Master Gardener’s who write monthly gardening articles will have a “to do list” of things you’re supposed to get done in September. As a Guerrilla Gardener, I have made up my own list of Guerilla Gardening tactics to be deployed in the month of September.

Divide and trade perennials with fellow Guerrilla Gardeners –some accomplices say this is best done with Bellini’s in hand.

Plant peonies this month or next month– don’t sweat it if you don’t get a round to it, you can always plant them in the spring if this time frame just doesn’t fit into your schedule.

Lift and sun dry gladiolas for 10 days after leaves turn brown then store in cool, ventilated, frost free place-or if you don’t get around to it just buy new ones for the following year and justify it by telling yourself you wanted to try a new color scheme anyways.
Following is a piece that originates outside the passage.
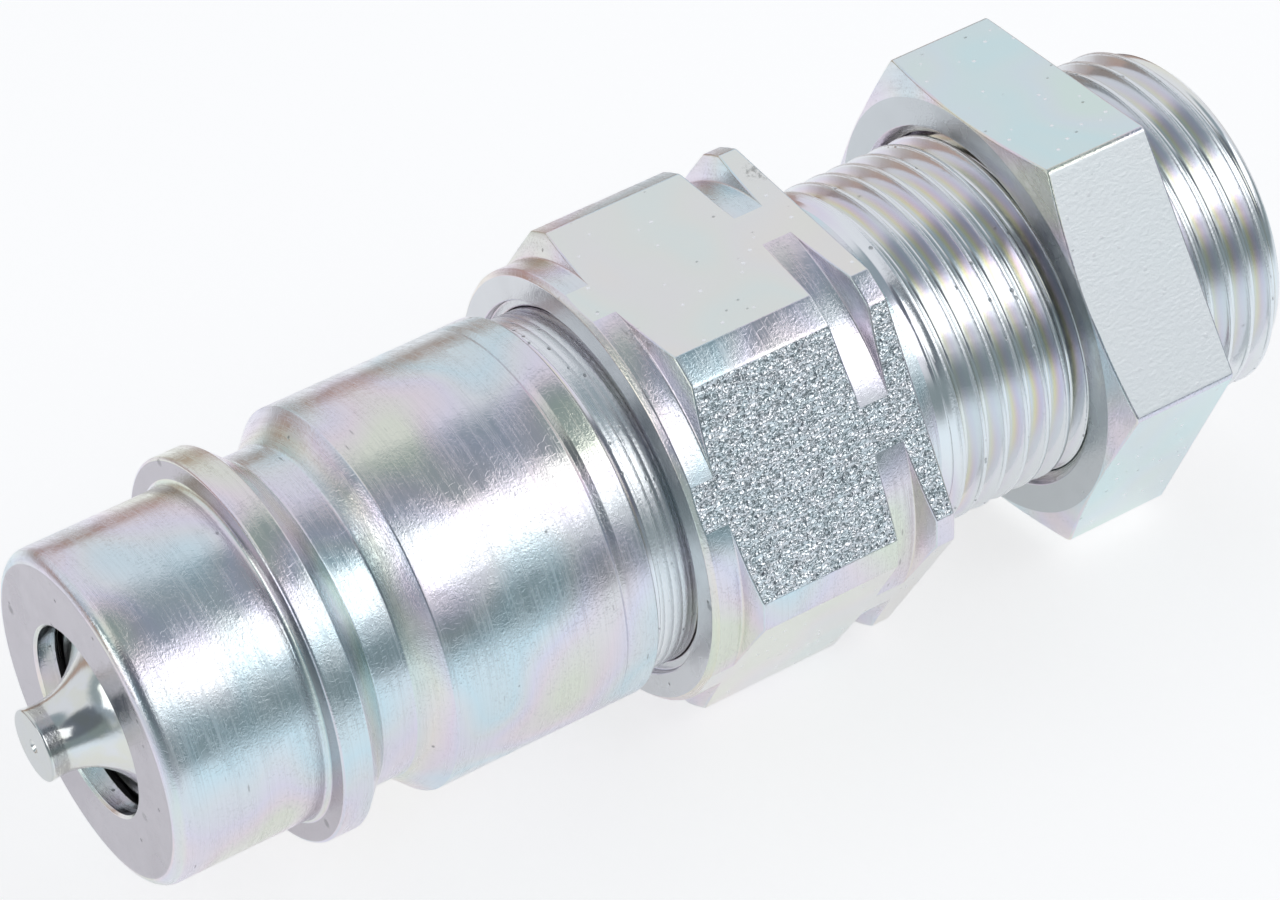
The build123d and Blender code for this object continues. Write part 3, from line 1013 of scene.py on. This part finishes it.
def dress():
    """Makes the detailed pieces and gives every carried-over part its finish."""
    nose, rear, nut, poppet, spring = nose_body(), rear_body(), lock_nut(), valve_poppet(), valve_spring()
    made = [
        (nose, "coupling_body", "nose_body", "plated_steel"),
        (rear, "coupling_body", "rear_body", "plated_steel"),
        (nut, "lock_nut", "lock_nut", "plated_nut"),
        (poppet, "valve", "valve_poppet", "polished_steel"),
        (spring, "coupling_body", "valve_spring", "spring_steel"),
    ]
    for piece, body, node, slot in made:
        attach(piece, body)
        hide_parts(node)
    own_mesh(spring)
    rubber = moulded_rubber()
    carried_over = {
        "valve_guide": pressed_steel(),
        "guide_circlip": drawn_wire("circlip_steel", (0.20, 0.20, 0.21), (0.36, 0.35, 0.34)),
        "poppet_seal": rubber,
        "body_seal": rubber,
        "backup_ring": hard_plastic(),
    }
    for node, material in carried_over.items():
        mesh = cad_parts[node].data
        mesh.materials.clear()
        mesh.materials.append(material)


# Studio

FLOOR_RADIUS = 0.3
FLOOR_GLOW = 0.68
MIRRORED_GLOW = 0.25
LAMP_DISTANCE = 0.7
WHITE = (1.0, 1.0, 1.0)
BLACK = (0.0, 0.0, 0.0)
LENS = 153.917
CAMERA_PLACE = (-0.12228679, -0.20059104, 0.22745083)
CAMERA_TURN = (47.89196, 2.06261, -33.33138)


def direction(azimuth, elevation):
    """Unit vector; azimuth turns from +Y towards +X, elevation is above the horizon."""
    a, e = radians(azimuth), radians(elevation)
    return (sin(a) * cos(e), cos(a) * cos(e), sin(e))


def studio_floor():
    """Pale round table top that keeps the object's shadow; to reflected and bounced rays it glows near the
    object and is painted darker away from it.
    """
    shape = bmesh.new()
    bmesh.ops.create_circle(shape, cap_ends=True, segments=96, radius=FLOOR_RADIUS)
    mesh = bpy.data.meshes.new("floor")
    shape.to_mesh(mesh)
    shape.free()
    material, finish = new_finish("pale_floor")
    spot = finish.node("TexCoord", output="Object")
    across = finish.part(spot, 1)
    away = finish.vector("LENGTH", spot, output="Value").between(0.055, 0.17)
    # Painted reflections: seen only by reflected and bounced rays, pale near the object and dark grey and
    # brown farther out, standing in for the darker room.
    near_by = finish.blend(across.between(0.0, -0.05), (0.88, 0.86, 0.88), (0.74, 0.86, 0.93))
    painted_far_room = finish.blend(across.between(-0.02, 0.06), (0.28, 0.33, 0.36), (0.50, 0.38, 0.33))
    table = finish.node("BsdfDiffuse", None, {"Color": finish.blend(away, near_by, painted_far_room)})
    # Painted glow: near the object the table top also gives off light to reflected and bounced rays.
    painted_glow = finish.node("Emission", None, {"Color": finish.blend(away, (0.36, 0.36, 0.36), BLACK)})
    table = finish.node("AddShader", None, {0: table, 1: painted_glow})
    cloth = finish.node("BsdfDiffuse", None, {"Color": (0.42, 0.42, 0.42, 1)})
    glow = finish.node("Emission", None, {"Color": (*WHITE, 1), "Strength": FLOOR_GLOW})
    seen = finish.node("AddShader", None, {0: cloth, 1: glow})
    camera = finish.node("LightPath", output="Is Camera Ray")
    glossy = finish.node("LightPath", output="Is Glossy Ray")
    clear = finish.node("LightPath", output="Is Transmission Ray")
    shown = (camera + glossy * MIRRORED_GLOW + clear).lowest(1.0)
    mixed = finish.node("MixShader", None, {0: shown, 1: table, 2: seen})
    finish.node("OutputMaterial", None, {"Surface": mixed})
    mesh.materials.append(material)
    floor = bpy.data.objects.new("floor", mesh)
    bpy.context.scene.collection.objects.link(floor)


def facing(finish, way, azimuth, elevation):
    """Cosine of the angle between where a ray goes and a direction."""
    return finish.vector("DOT_PRODUCT", way, direction(azimuth, elevation), output="Value")


def patch(finish, way, azimuth, elevation, inner, outer):
    """1 within an angle of a direction, 0 beyond a larger one."""
    return facing(finish, way, azimuth, elevation).between(cos(radians(outer)), cos(radians(inner)))


def studio_walls():
    """Pale studio all round, with the darker parts of the room that the metal mirrors."""
    world = bpy.data.worlds.new("studio")
    bpy.context.scene.world = world
    world.use_nodes = True
    finish = Finish(world.node_tree)
    way = finish.node("TexCoord", output="Generated")
    height = finish.part(way, 2)
    near = facing(finish, way, 159, 0)
    near_band = height.between(-0.30, -0.12) * height.between(0.37, 0.20) * near.between(-0.1, 0.35)
    far_band = height.between(-0.26, -0.14) * height.between(0.19, 0.05) * near.between(0.05, -0.35)
    room = finish.blend(height.between(0.0, 0.6), (0.81, 0.83, 0.86), (0.82, 0.83, 0.88))
    darker = [
        (patch(finish, way, 98, 73, 14, 30), (0.30, 0.36, 0.40)),
        (patch(finish, way, -152, 36, 34, 46), (0.15, 0.17, 0.20)),
        (patch(finish, way, -84, 13, 24, 38), (0.33, 0.39, 0.45)),
        (near_band, (0.25, 0.30, 0.32)),
        (far_band, (0.47, 0.35, 0.30)),
    ]
    for share, colour in darker:
        room = finish.blend(share, room, colour)
    camera = finish.node("LightPath", output="Is Camera Ray")
    shown = finish.blend(camera, room, WHITE)
    background = finish.node("Background", None, {"Color": shown, "Strength": 1.0})
    finish.node("OutputWorld", None, {"Surface": background})


def soft_box(name, azimuth, elevation, width, height, radiance):
    """A flat lamp that faces the object from that direction."""
    lamp = bpy.data.lights.new(name, "AREA")
    lamp.shape = "RECTANGLE"
    lamp.size, lamp.size_y = width, height
    lamp.energy = radiance * pi * width * height
    holder = bpy.data.objects.new(name, lamp)
    away = Vector(direction(azimuth, elevation))
    holder.location = away * LAMP_DISTANCE + Vector((0, 0, AXIS_HEIGHT * MM))
    holder.rotation_euler = away.to_track_quat("Z", "Y").to_euler()
    bpy.context.scene.collection.objects.link(holder)


def studio_camera():
    """The camera that was fitted to the photo's outlines."""
    camera = bpy.data.objects.new("camera", bpy.data.cameras.new("camera"))
    camera.data.sensor_width = 36
    camera.data.lens = LENS
    camera.data.clip_start, camera.data.clip_end = 0.01, 10
    camera.location = CAMERA_PLACE
    camera.rotation_euler = Euler([radians(turn) for turn in CAMERA_TURN])
    bpy.context.scene.collection.objects.link(camera)
    bpy.context.scene.camera = camera


dress()
studio_floor()
studio_walls()
soft_box("key", 150, 45, 0.75, 0.36, 1.25)
soft_box("left", -86, 12, 0.38, 0.34, 1.35)
studio_camera()
bpy.context.scene.view_settings.view_transform = "Standard"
Plant new lawns or repair old lawns by sowing new seed on bare patches-or just plan to dig it up completely and make another garden bed. You’re going to need room for all the stuff you’re going to be ordering on the Internet anyways and as a Guerilla Gardener I believe grass is just a waste of time and space.

Annuals– Keep deadheading and collect seed pods to make seed bombs for your Guerilla Garden Adventures and if you have extra you can use them as gifts to for all your gardening and non-gardening friends alike.

Plant sweet peas, poppies and cornflowers now for early summer blooming next year– you’re going to be ordering new seeds over the winter anyways so if you have some of these seeds lying around scope out some vacant plot of dirt and plant them.

I’m sure there is a lot of things I’m leaving out of the “to do list” but let’s face it – Guerilla Gardening is all about enhancing your life, not consuming it!